Coronavirus: From 'We've shut it down' to 100,000 US dead
2020-05-28 15:15:01
It's an uncanny and almost tragically perfect piece of symmetry.
The number of US servicemen and women killed in Korea, Vietnam, Iraq and Afghanistan - over an aggregate 44 years of fighting - is almost exactly the same as the number of Americans who've now lost their lives to coronavirus in just three months of America's war against the hidden enemy, as Donald Trump likes to refer to Covid-19.
He also calls it the Chinese virus, but we'll come to that.

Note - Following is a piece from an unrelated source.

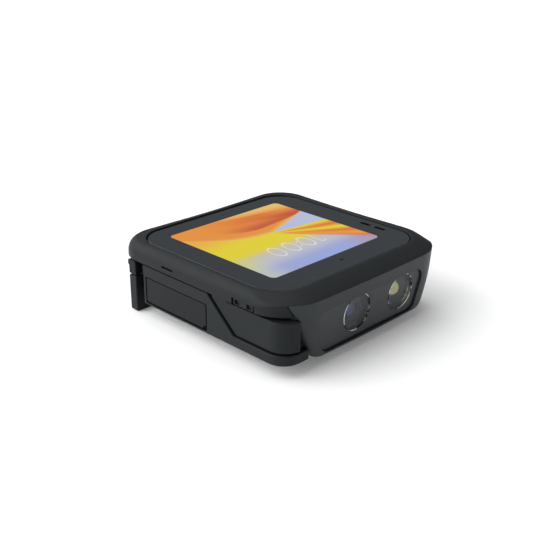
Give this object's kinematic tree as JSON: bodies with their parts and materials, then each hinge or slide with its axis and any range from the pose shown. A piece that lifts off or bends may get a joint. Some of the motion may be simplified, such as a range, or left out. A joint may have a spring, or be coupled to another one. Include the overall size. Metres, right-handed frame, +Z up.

Now I know you could replace the Covid-19 deaths with US cancer deaths or road crash victims and come up with similarly stark or perhaps even more dramatic statistics. But sadly, fatal car accidents and terminal tumours have always been with us. A global pandemic has not. And out of nowhere 100,000 American families are this spring mourning loved ones, whose lives have been cut short by this virus. 1.5m Americans have been infected. Many millions more have lost their jobs.
One of Donald Trump's first acts when he moved into the Oval Office in 2017, was to restore to a central position the bust of Winston Churchill that Barack Obama had moved out in favour of a bronze of Martin Luther King Jr.
And in this fight against coronavirus, Donald Trump does see himself as a war leader; the property tycoon who could work a shovel on a Manhattan building site was also going to be shown to be a man of destiny - the untried field-marshal, with a baton in his knapsack ready to command the troops to get the job done. But also keeping the home fires burning, and lifting the morale of a frightened nation. It has all been far more jagged than that.
Donald Trump is not imbued with the gift of soaring Churchillian rhetoric; there have been no "we shall fight them on the beaches" moments. Nor has he conjured the Rooseveltian calm when delivering one of his fireside chats. There have been days of infamy, but they have been invariably generated by things that the president has said, rather than what has been done to the United States.
And anyway, for a self-styled war leader he must at least face the charge of ignoring the warnings about the enemy he was confronting in the early stages, appearing more Neville Chamberlain than Winston Churchill.